J’ai eu un peu de mal avec certaines descriptions, notamment tout ce qui concerne les combats “spatiaux”. D’une part, je n’ai pas réussi à me faire une représentation de ce qu’il se passait quand on s’attaque à un monde, la description étant vague au possible. D’autre part, j’ai eu un peu l’impression que les lois de physique et en particulier l’inertie passaient légèrement à la trappe dans ces moments là. J’ai aussi eu de nombreuses interrogations sur un tas de choses : d’où viennent ces mondes et leurs habitantes ? Qu’est-ce qui y génère de la gravitation ? etc. Et je n’ai eu de réponse à… rien. L’ouvrage n’est clairement pas pour ceux qui aiment les explications, il n’y en a pas une seule. Personnellement, cela me frustre un peu.
J’ai aussi trouvé que la fin de l’intrigue était expédiée un peu rapidement, comme si l’auteur avait fini par trouver le temps long et voulait en finir à tout prix à ce moment-là. Et à peu près aucun personnage n’a réussi à s’attirer ma sympathie.
D’après l’éditeur et certains lecteurs, l’ouvrage aurait un aspect féministe intéressant. J’ai l’impression de ne pas avoir la même définition de la chose. Certes, l’ouvrage ne contient que des personnages féminins, mais ça me paraît un peu pauvre comme argument pour en faire un ouvrage féministe. Ça n’incite jamais le lecteur à se poser de question ou à se remettre en cause à ce sujet. S’il y avait vraiment une volonté de l’auteur de traiter du sujet, je pense qu’elle est passé complètement à côté.

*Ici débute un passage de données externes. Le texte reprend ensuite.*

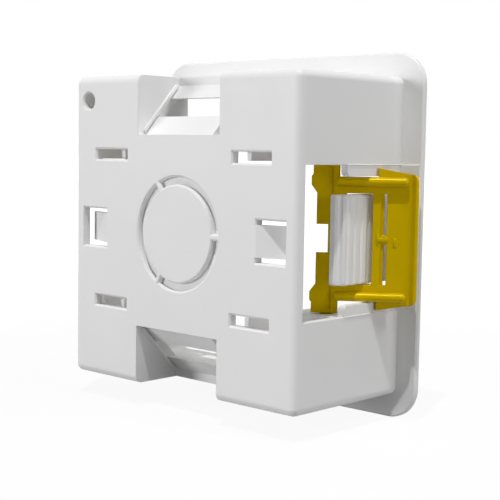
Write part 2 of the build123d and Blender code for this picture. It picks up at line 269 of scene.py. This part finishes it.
insert_radius = 0.0024
thread_crest, thread_root, thread_pitch = 0.0015, 0.00172, 0.0006
chamfer, back_mouth, front_mouth = 0.00022, 0.0002, 0.00025
for node_name, name in (("screw_insert_left", "threaded_insert_left"),
                        ("screw_insert_right", "threaded_insert_right")):
    low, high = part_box(node_name)
    middle = (low[0] + high[0]) / 2
    front, back = low[1], high[1]
    outline = [(insert_radius - chamfer, front), (insert_radius, front + chamfer),
               (insert_radius, back - chamfer), (insert_radius - chamfer, back),
               (thread_root + back_mouth, back), (thread_root, back - thread_pitch / 2)]
    level = back - thread_pitch
    while level > front + thread_pitch:
        outline += [(thread_crest, level), (thread_root, level - thread_pitch / 2)]
        level -= thread_pitch
    outline += [(thread_root + front_mouth, front)]
    insert = bmesh.new()
    points = [insert.verts.new((middle + reach, depth, 0)) for reach, depth in outline]
    rims = [insert.edges.new((points[i - 1], points[i])) for i in range(len(points))]
    bmesh.ops.spin(insert, geom=points + rims, cent=(middle, 0, 0), axis=(0, 1, 0),
                   angle=math.tau, steps=48, use_merge=True)
    bmesh.ops.remove_doubles(insert, verts=insert.verts, dist=0.000001)
    threaded = piece(name, insert, turned_brass, "box")
    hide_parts(node_name)

# The floor is a pale sheet under the box. The camera and reflections see it and the room as white,
# and it keeps a faint shadow of the box.
floor_height = -0.0422
floor_half = 6.0
floor_mesh = bmesh.new()
bmesh.ops.create_grid(floor_mesh, x_segments=1, y_segments=1, size=floor_half)
bmesh.ops.translate(floor_mesh, vec=(0, 0, floor_height), verts=floor_mesh.verts)
floor_data = bpy.data.meshes.new("floor")
floor_mesh.to_mesh(floor_data)
floor_mesh.free()
floor = bpy.data.objects.new("floor", floor_data)
scene.collection.objects.link(floor)
pale_floor = bpy.data.materials.new("pale_floor")
pale_floor.use_nodes = True
tree = pale_floor.node_tree
tree.nodes.clear()
ray = node(tree, "ShaderNodeLightPath")
mirrored = node(tree, "ShaderNodeMath", {"operation": "MAXIMUM"},
                {0: ray.outputs["Is Glossy Ray"], 1: ray.outputs["Is Transmission Ray"]})
seen = node(tree, "ShaderNodeMath", {"operation": "MAXIMUM"},
            {0: ray.outputs["Is Camera Ray"], 1: mirrored.outputs["Value"]})
place = node(tree, "ShaderNodeTexCoord")
distance = node(tree, "ShaderNodeVectorMath", {"operation": "LENGTH"}, {0: place.outputs["Object"]})
# The lit sheet shows by 18 percent near the box, and no longer from 0.4 m away
fade = node(tree, "ShaderNodeMapRange", None,
            {"Value": distance.outputs["Value"], "From Min": 0.12, "From Max": 0.4,
             "To Min": 0.82, "To Max": 1.0})
share = node(tree, "ShaderNodeMath", {"operation": "MULTIPLY"},
             {0: seen.outputs["Value"], 1: fade.outputs["Result"]})
lit = node(tree, "ShaderNodeBsdfDiffuse", None, {"Color": (0.36, 0.36, 0.36, 1.0)})
plain = node(tree, "ShaderNodeEmission", None, {"Color": (1.0, 1.0, 1.0, 1.0), "Strength": 1.13})
floor_mix = node(tree, "ShaderNodeMixShader", None,
                 {0: share.outputs["Value"], 1: lit.outputs["BSDF"], 2: plain.outputs["Emission"]})
node(tree, "ShaderNodeOutputMaterial", None, {"Surface": floor_mix.outputs["Shader"]})
floor_data.materials.append(pale_floor)

# The room is white to the camera and in reflections, and adds almost nothing to the light.
# That leaves the shading of the box to the lamps.
world = bpy.data.worlds.new("studio")
scene.world = world
world.use_nodes = True
tree = world.node_tree
tree.nodes.clear()
ray = node(tree, "ShaderNodeLightPath")
mirrored = node(tree, "ShaderNodeMath", {"operation": "MAXIMUM"},
                {0: ray.outputs["Is Glossy Ray"], 1: ray.outputs["Is Transmission Ray"]})
seen = node(tree, "ShaderNodeMath", {"operation": "MAXIMUM"},
            {0: ray.outputs["Is Camera Ray"], 1: mirrored.outputs["Value"]})
ambient = node(tree, "ShaderNodeBackground", None, {"Color": (1.0, 1.0, 1.0, 1.0), "Strength": 0.02})
backdrop = node(tree, "ShaderNodeBackground", None, {"Color": (1.0, 1.0, 1.0, 1.0), "Strength": 1.0})
room = node(tree, "ShaderNodeMixShader", None,
            {0: seen.outputs["Value"], 1: ambient.outputs["Background"],
             2: backdrop.outputs["Background"]})
node(tree, "ShaderNodeOutputWorld", None, {"Surface": room.outputs["Shader"]})


# Six lamps. A small hard one stands above and behind and grazes the side wall, so the lug
# draws its shadow there. Large soft ones fill from the back, the side, the top and the front,
# and the last of them lights the inside of the box.
def lamp(name, direction, distance, size, power):
    data = bpy.data.lights.new(name, "AREA")
    data.shape = "DISK"
    data.size = size
    data.energy = power
    made = bpy.data.objects.new(name, data)
    scene.collection.objects.link(made)
    made.location = Vector(direction).normalized() * distance
    made.rotation_mode = "QUATERNION"
    made.rotation_quaternion = Vector(direction).to_track_quat("Z", "Y")


lamp("key_lamp", (-0.19, 0.37, 1.0), 1.1, 0.03, 7.0)
lamp("back_fill", (0.7, 1.2, 0.2), 1.1, 0.4, 5.6)
lamp("side_fill", (-1.4, 0.2, 0.2), 1.0, 0.5, 2.0)
lamp("high_side_fill", (-0.72, -0.17, 0.67), 1.0, 0.3, 1.8)
lamp("top_fill", (-0.3, -0.4, 1.0), 1.0, 0.4, 1.0)
lamp("front_fill", (0.1, -1.0, 0.15), 0.9, 0.6, 5.2)

# The camera stands behind the box on the side of the left clamp lug, level with its upper half.
# It looks slightly down, and is rolled by one degree as in the photograph.
camera_place = (-0.19017, 0.21671, 0.01985)
yaw, pitch, roll = math.radians(-47.082), math.radians(-5.07), math.radians(0.968)
ahead = Vector((math.cos(pitch) * math.cos(yaw), math.cos(pitch) * math.sin(yaw), math.sin(pitch)))
level = ahead.cross(Vector((0, 0, 1))).normalized()
above = level.cross(ahead)
right = math.cos(roll) * level + math.sin(roll) * above
up = -math.sin(roll) * level + math.cos(roll) * above
camera_data = bpy.data.cameras.new("camera")
camera_data.sensor_width = 36.0
camera_data.lens = 82.74
camera_data.clip_start = 0.01
camera_data.clip_end = 50.0
camera = bpy.data.objects.new("camera", camera_data)
scene.collection.objects.link(camera)
turn = Matrix((right, up, -ahead)).transposed().to_4x4()
camera.matrix_world = Matrix.Translation(camera_place) @ turn
scene.camera = camera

Les étoiles sont légion est un space opera un peu surprenant, qui ne correspond pas à grand chose de ce que j’en attendais : au vu du titre j’espérais quelque chose avec un empire galactique, ce style de truc. En soit ce n’est pas un mal, ça aurait même pu être une très bonne surprise. Mais je trouve l’ouvrage empreint d’un peu trop de défauts à mon goût pour me donner la moindre envie d’y retourner. Bref, ce roman peut être intéressant à lire, pour son côté organique, mais je n’y ai pas trouvé grand chose d’autre d’emballant.
Les étoiles sont légion (The Stars are Legion)
de Kameron Hurley
traduit par Gilles Goullet
illustration de Manchu
éditions Albin Michel
416 pages (grand format)
disponible en numérique chez 7switch
J’ai eu en très grande partie le même ressenti, notamment sur le soi-disant aspect féministe. Excellente critique !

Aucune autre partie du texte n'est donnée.